Swapping watercolor paintings for food and shelter, Seeger traveled
all around the United States, learning "a little something from
everybody" as he sought to master the five-string banjo and
internalize the folk traditions he'd come to love. On the road
Seeger met Woody Guthrie and Huddie Ledbetter, who both became
strong influences and collaborators in Seeger's early career.
In addition to churches, migrant camps, and everything between,
Seeger made his way to the Library of Congress, where he fortified
his background in folk music as an assistant in the Archive
of American Folk Song.
A
dove of peace returns to Pete Seeger's hand at a New
York Theater Guild peace rally in 1969. Courtesy
of the Boston Public Library, Print Department
Seeger, Guthrie, and others formed Seeger's first group,
the Almanac Singers, in 1940. Seeger and Guthrie traveled
throughout the United States and Mexico as singer-activists,
bolstering labor movements with song as they blended activism
and folk music. In 1942, Seeger joined the Army, where he
continued to play and sing, performing for his fellow soldiers
and picking up "soldier songs" as he could.
Discharged a corporal in 1945, Seeger founded
People's Songs, Inc., a musicians' union through which he hoped
to bind labor movements and folk music in a relationship that
would advance both. People's Songs eventually grew to 3,000
members, and Seeger remained involved in politics, campaigning
for 1948 Progressive candidate Henry A. Wallace and helping
to establish the musical side of labor organizing.
In 1948 Seeger co-founded The Weavers,
a folksinging quartet with which he recorded such classics as
"If I Had a Hammer," "Kisses Sweeter than Wine," and "On Top of
Old Smoky." Seeger also toured extensively on his own, helping
to establish the Newport (Rhode Island) Folk Festival and selling
out such venues as Carnegie Hall.
Courtesy
of the Boston Public Library, Print Department
His position in mainstream music was stifled by blacklisting,
however, as controversy surrounding his ties to the Communist
Party led major television networks to keep him off the air.
The House Committee on Un-American Activities called Seeger
to hearings in 1955; instead of citing the Fifth Amendment as
grounds for silence, Seeger cited the First, a move for which
he was sentenced to a year in jail for contempt of court. Citing
his unconditional willingness to share his music regardless
of supposed political alliances -- Seeger even offered to play
a song for the court. Needless to say, the committee declined.
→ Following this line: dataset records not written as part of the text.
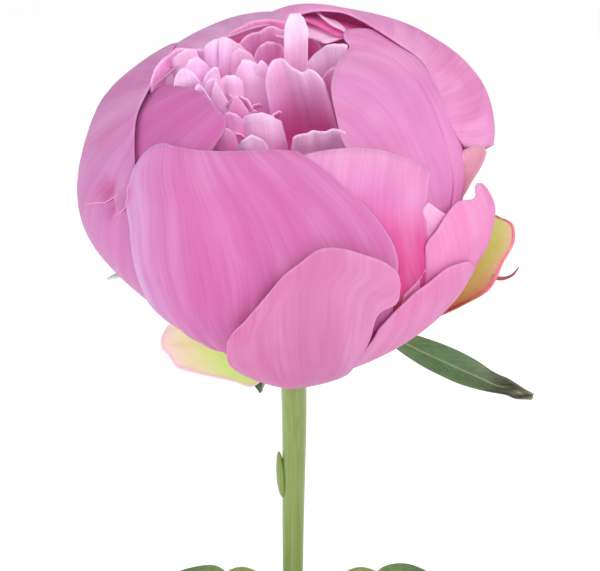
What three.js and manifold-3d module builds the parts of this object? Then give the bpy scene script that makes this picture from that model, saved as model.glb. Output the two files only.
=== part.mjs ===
// A cut peony standing in a clear glass bud vase.
// Millimetres, +Z up. The origin is the middle of the vase's foot, on the surface that it
// stands on, and the bloom leans towards -Y, its front. +X is the right side seen from there.

import * as THREE from 'three';
import { mergeVertices } from 'three/addons/utils/BufferGeometryUtils.js';
import Module from 'manifold-3d';

const wasm = await Module();
wasm.setup();

// Driving dimensions

const SEAT_GAP = 0.3;

const VASE_HEIGHT = 150;
const FOOT_RADIUS = 29;
const FOOT_EDGE = 2;
const BELLY_RADIUS = 36;
const BELLY_HEIGHT = 40;
const NECK_RADIUS = 10.5;
const NECK_LOW = 118;
const NECK_HIGH = 136;
const LIP_RADIUS = 14.5;
const GLASS_WALL = 2.5;
const GLASS_FLOOR = 8;
const WATER_LEVEL = 88;
const WATER_GAP = 0.4;
const VASE_SIDES = 32;

const BLOOM_CENTRE = new THREE.Vector3(-1.6, -20, 276);
const BLOOM_RADIUS = 50;
const BLOOM_HALF_HEIGHT = 39.6;
const BLOOM_LEAN = 23;
const BLOOM_SIDE_LEAN = -2;
const PETAL_THICKNESS = 0.7;
const LEAF_THICKNESS = 0.7;
const CALYX_TOP = -38.9;
const CALYX_BOTTOM = -42.1;
const CALYX_RADIUS = 7.5;
const CALYX_SIDES = 20;

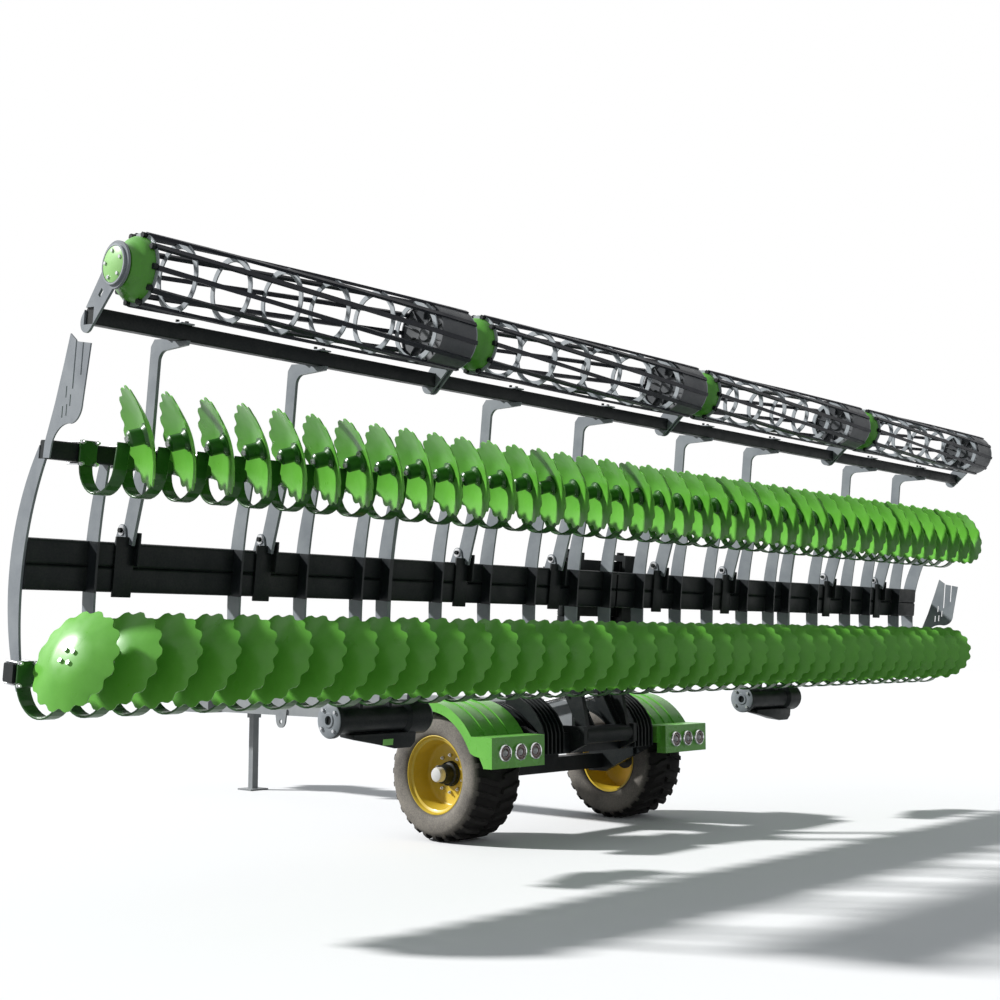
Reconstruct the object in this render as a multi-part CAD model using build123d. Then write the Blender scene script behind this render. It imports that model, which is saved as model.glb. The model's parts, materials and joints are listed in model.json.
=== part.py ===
"""Ten metre disc harrow with two disc rows and cage rollers, raised upright on its two wheel carriage.

Millimetres. X points to the machine's right, Y forward, Z up, the ground is Z = 0.
The working frame is drawn in its own frame space, where X is the same, Y is the
height above the soil side of the discs and Z runs from the front row to the rollers.
FRAME_PLACE then stands it up behind the axle, leaning back a little at the top.
"""
import os
from math import asin, cos, degrees, hypot, pi, radians, sin

from build123d import *

# Working frame as a whole
DISC_PITCH = 250
DISCS_PER_ROW = 40
FRAME_END = 40                # of the tubes past half a row of discs
FRAME_HALF = DISC_PITCH * DISCS_PER_ROW / 2 + FRAME_END
SPLIT_GAP = 20                # free gap between the two wings' inner ends
FRONT_ROW_HEIGHT = 1400       # ground to the front row's disc centres, raised
FRAME_LEAN = 5.86             # degrees that the raised frame leans back

# Discs
DISC_DIAMETER = 560
DISC_THICKNESS = 6
DISC_DISH = 62                # depth of the dish
DISC_FLAT = 95                # radius of the flat middle
NOTCHES = 16
NOTCH_DEPTH = 20
ROW_SPACING = 1176            # front row to rear row
FRONT_CUT, REAR_CUT = 15, 22  # degrees, a disc's turn against the travel direction
FRONT_LEAN, REAR_LEAN = 22.7, 17   # degrees, its lean out of the upright

# Hubs and spring arms
HUB_DIAMETER = 92
HUB_LENGTH = 108
SPRING_WIDTH = 80
SPRING_THICKNESS = 12
SPRING_SIDE = -110            # from a disc's centre to the loop's middle line
SPRING_TURN = 135             # radius of the loop
CLAMP_WIDTH = 104             # plate that clamps a spring on its toolbar
CLAMP_THICKNESS = 14

# Tubes
BAR = 100                     # square toolbars
BAR_WALL = 8
BAR_REAR = 310                # soil-side face of the toolbars above the disc centres
BAR_DROP = 100                # toolbar middle before its row's disc centres
BEAM = 140                    # each of the two stacked main tubes
BEAM_WALL = 10
BEAM_REAR = 470               # soil-side face of the main beam
BEAM_LOW = 325                # from the front row to the beam's lower face

# Arched ribs that tie toolbars and beam together
RIB_PROUD = 85                # stands out of the beam on the soil side
RIB_DEPTH = 122               # of the plate's band over the beam
RIB_END_DEPTH = 80            # of the band at the toolbars
RIB_THICKNESS = 14
HEAVY_RIB_THICKNESS = 30
HEAVY_RIBS = (-10, 9.72)      # stations that get the heavy plate
END_RIB_TAIL = 60             # an end rib reaches past the front toolbar
RIB_STATIONS = (-18.68, -14.8, -12.8, -10.96, -10, -8.08, -6.16, -4.24, -2.32, -0.72,
                0.96, 3, 4.84, 6.96, 8.68, 9.72, 11.72, 14.16, 15.72, 18.12)   # in disc pitches

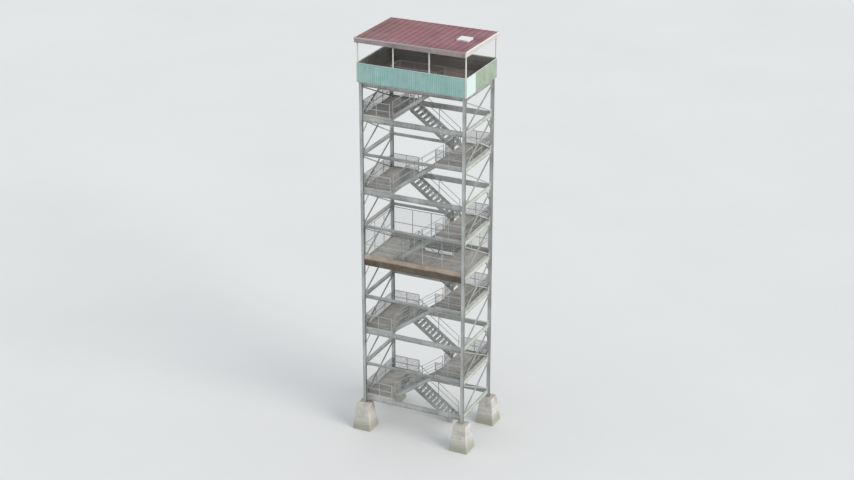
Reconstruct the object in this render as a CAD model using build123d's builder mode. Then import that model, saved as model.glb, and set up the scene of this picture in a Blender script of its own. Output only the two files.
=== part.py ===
"""Fire lookout tower: a ten-storey steel frame with a zigzag stair, a platform half way up and a
roofed lookout deck on top.  Millimetres, +Z up.  The origin is the middle of the plan at ground
level, the long sides run along X, and the front is the long side that faces -Y."""
import os
from math import atan, degrees

from build123d import *

os.makedirs("parts", exist_ok=True)

# Stair and storeys
riser = 203.2
risers_per_flight = 13
tread_run = 279.4
landing_length = 2133.6
storeys = 10
plan_depth = 4572.0
stair_width = 1270.0
lane_inset = 283.0
tread_thickness = 32.0
tread_nosing = 19.0
stringer_depth = 254.0
stringer_width = 64.0
stringer_metal = 9.0
handrail_height = 950.0
handrail_end_inset = 60.0
handrail_posts = 3

# Concrete piers and base plates
pier_base = 1400.0
pier_top = 900.0
pier_height = 2000.0
pier_batter = degrees(atan((pier_base - pier_top) / 2 / pier_height))
base_plate_side = 400.0
base_plate_thickness = 30.0

# Columns and beams
column_width = 203.0
column_depth = 203.0
column_flange = 14.0
column_web = 9.0
long_beam_width = 86.0
long_beam_metal = 12.0
deep_beam_depth = 381.0
shallow_beam_depth = 203.0
side_beam_depth = 254.0
side_beam_width = 146.0
side_beam_metal = 11.0
edge_beam_depth = 203.0
edge_beam_width = 64.0
edge_beam_metal = 9.0

# Bracing
brace_leg = 76.0
brace_metal = 8.0
gusset_thickness = 10.0
gusset_side = 330.0
gusset_edge = 180.0
brace_end_inset = 120.0
knee_drop = 1120.0
knee_reach = 480.0
knee_bar = 64.0

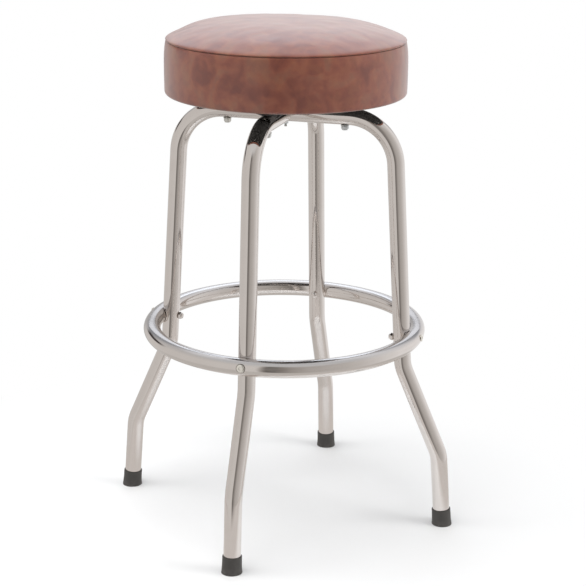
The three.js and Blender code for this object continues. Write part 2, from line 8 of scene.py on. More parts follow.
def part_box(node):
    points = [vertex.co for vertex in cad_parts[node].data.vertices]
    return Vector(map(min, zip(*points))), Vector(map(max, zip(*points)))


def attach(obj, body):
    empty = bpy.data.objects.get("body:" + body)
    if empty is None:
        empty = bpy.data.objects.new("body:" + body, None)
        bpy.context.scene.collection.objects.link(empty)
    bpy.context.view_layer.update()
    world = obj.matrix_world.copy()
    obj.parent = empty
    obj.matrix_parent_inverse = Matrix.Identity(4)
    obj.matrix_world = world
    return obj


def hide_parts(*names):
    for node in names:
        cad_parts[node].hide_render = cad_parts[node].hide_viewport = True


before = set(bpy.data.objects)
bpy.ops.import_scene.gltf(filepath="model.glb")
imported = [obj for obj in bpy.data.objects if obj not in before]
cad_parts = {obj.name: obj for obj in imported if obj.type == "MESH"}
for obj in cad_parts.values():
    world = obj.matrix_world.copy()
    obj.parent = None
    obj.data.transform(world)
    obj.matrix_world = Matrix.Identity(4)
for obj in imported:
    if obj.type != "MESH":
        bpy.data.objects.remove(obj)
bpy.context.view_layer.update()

Although his sentence for contempt was soon overturned, Seeger
remained blacklisted by many organizations -- briefly including
even his alma mater, which finally invited him to Cambridge
when students protested this prohibition. Nonetheless, he remained
firm in his love of sharing music. "I'd sing for the John Birch
Society or the American Legion, if they asked," he said. "So
far they haven't."
Courtesy
of Emilio Rodriguez
Seeger continued playing in spite of political controversy,
recording such hits as "Where Have All the Flowers Gone?"
and "Turn, Turn, Turn." His clear and catchy singing and his
mastery of the five-string banjo -- as well as steel drums
and several other instruments -- have won him tremendous popularity.
As Seeger wrote to his Harvard classmates in 1990: "Have been
a traveling, performing singer and songwriter for fifty years,
in every state of the union and thirty-five foreign countries.
Fortunate to have a family that stuck by me, even when I traveled
too much, or got into political hot water." "Life has been
easier on me than any lazy person like myself has the right
to expect."
The musician's work has since extended to environmentalism
and folklorist studies of America's music. Among other projects,
Seeger has helped to organize the Hudson River Sloop Restoration,
Inc., for which he raised over $60,000 to build a genuine
Hudson River sloop, Clearwater. Clearwater now
spearheads "sloop festivals," at which residents of the Hudson's
banks collaborate to address pollution in the River and elsewhere.
Whether in songwriting, musicology, or activism, Seeger has
enjoyed a life dedicated to music and to humanity, winning
thousands of admirers and greatly influencing folk music and
activism alike. He currently lives on the Hudson River with
his wife of nearly sixty years, in a cabin the couple and
some friends constructed decades ago, enjoying his surroundings
and still performing from time to time.